Friday, November 17, 2006

Outlaw War Profiteering!

Yesterday and today, Randi Rhodes has been talking about something that has been on my mind for a long time.

As in World War II, we need to take a stand - make war profiteering illegal. President Roosevelt said, "I don't want to see a single war millionaire created in the United States as a result of this world disaster". Harry Truman referred to war profiteering as 'treason'. And in 1953, at the height of the Cold War, President Dwight Eisenhower, a real war hero, said, "Every gun that is made, every warship launched, every rocket fired, signifies, in the final sense, a theft from those who hunger and are not fed, those who are cold and are not clothed."

I concur.

According to the Nation,
When he heard rumors of such profiteering, Truman got into his Dodge and, during a Congressional recess, drove 30,000 miles paying unannounced visits to corporate offices and worksites. The Senate committee he chaired launched aggressive investigations into shady wartime business practices and found "waste, inefficiency, mismanagement and profiteering," according to Truman, who argued that such behavior was unpatriotic. Urged on by Truman and others in Congress, President Roosevelt supported broad increases in the corporate income tax, raised the excess-profits tax to 90 percent and charged the Office of War Mobilization with the task of eliminating illegal profits. Truman, who became a national hero for his fight against the profiteers, was tapped to be FDR's running mate in 1944.


In 2003, United for a Fair Economy did a study of defense contractor CEO pay that is worth taking a look at. (Download the .pdf here.) There is a direct correlation between the size of campaign donations and the size of defense contracts. The study found that:
Median CEO pay at the 37 largest defense contractors rose 79 percent from 2001 to 2002, while overall CEO pay climbed only 6 percent, according to a new report from United for a Fair Economy, More Bucks for the Bang: CEO Pay at Top Defense Contractors, by Chris Hartman and David Martin.

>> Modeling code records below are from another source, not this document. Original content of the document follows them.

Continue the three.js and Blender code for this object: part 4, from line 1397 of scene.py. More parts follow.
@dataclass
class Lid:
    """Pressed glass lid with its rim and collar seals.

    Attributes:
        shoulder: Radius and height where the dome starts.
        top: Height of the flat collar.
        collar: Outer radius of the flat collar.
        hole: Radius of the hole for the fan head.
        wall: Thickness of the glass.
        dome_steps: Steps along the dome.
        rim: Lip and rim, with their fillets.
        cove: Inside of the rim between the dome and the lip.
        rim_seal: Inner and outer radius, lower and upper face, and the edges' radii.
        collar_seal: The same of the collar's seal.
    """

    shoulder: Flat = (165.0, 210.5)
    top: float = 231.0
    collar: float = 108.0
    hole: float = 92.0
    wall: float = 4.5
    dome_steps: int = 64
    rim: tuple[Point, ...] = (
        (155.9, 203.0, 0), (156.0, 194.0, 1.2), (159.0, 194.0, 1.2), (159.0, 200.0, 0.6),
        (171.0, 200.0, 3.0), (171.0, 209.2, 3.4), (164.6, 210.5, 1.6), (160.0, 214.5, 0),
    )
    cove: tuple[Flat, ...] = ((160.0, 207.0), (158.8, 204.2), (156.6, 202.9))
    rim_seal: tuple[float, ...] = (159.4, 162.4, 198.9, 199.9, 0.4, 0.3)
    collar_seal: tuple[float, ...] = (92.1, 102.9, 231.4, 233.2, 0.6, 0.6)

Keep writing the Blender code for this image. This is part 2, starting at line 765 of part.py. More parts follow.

Median pay was 45 percent higher in 2002 at defense contractors than at the 365 large companies surveyed by Business Week magazine. The typical U.S. CEO made $3.7 million in 2002, while the typical defense industry CEO got $5.4 million.

The jump in median defense contractor CEO pay far exceeded the increase in defense spending, which rose 14 percent from 2001 to 2002.

Compared with an army private’s pay of $19,585, the average CEO at a major defense contractor made 577 times as much in 2002, or $11,297,548. This is also more than 28 times as much as the Commander in Chief’s salary of $400,000.

The study also looked at the size of campaign contributions by the largest defense contractors and found a strong correlation between campaign contributions made by a company in the 2000 and 2002 election cycles and the value of defense contracts awarded to that company. Ninety percent of the difference in contract size can be accounted for by size of contributions. For example, top arms contractor Lockheed Martin was also the top campaign contributor among defense firms.

The 37 companies included in the CEO pay study were all the publicly-traded corporations with at least $1 billion in total defense contracts from 2000 through 2002. The list includes well-known defense contractors like Lockheed Martin, Boeing, Raytheon, Northrop Grumman, and General Dynamics, as well as some companies not usually associated with military spending, such as FedEx and Dell Computer. Compensation was defined as salary, bonus, “other compensation,” restricted stock awards, long-term incentive payouts, and the value realized from the exercise of stock options.
People, let's be real.

That's what's put us in Iraq, that's what's keeping us in Iraq. This is 'War A-Go-Go', as Country Joe said, and 'there's plenty good money to be made supplying the army with the tools of the trade'.

How ironic that the Kowboy Koward of Krawford is making his first trip to Vietnam right now. As we muddle and muck through this terrible quagmire, American soldiers' lives are still being traded for profits. I can't imagine how difficult it would be to get a law passed today against war profiteering, but I can guaran-damn-tee you that the contractors would be out of there so fast it would make your head spin.

And our kids could come home.

What if they gave a war and nobody came?

2 comments:

Lew Scannon said...

This is just sick. Our soldiers should be worth more than fodder for defense contractors compensation.

Alicia Morgan said...

It's so disgusting an idea that many people are not willing to believe it can be true, but once you stop thinking in terms of human lives and look at soldiers like game pieces, the profit margin is just too juicy to abandon.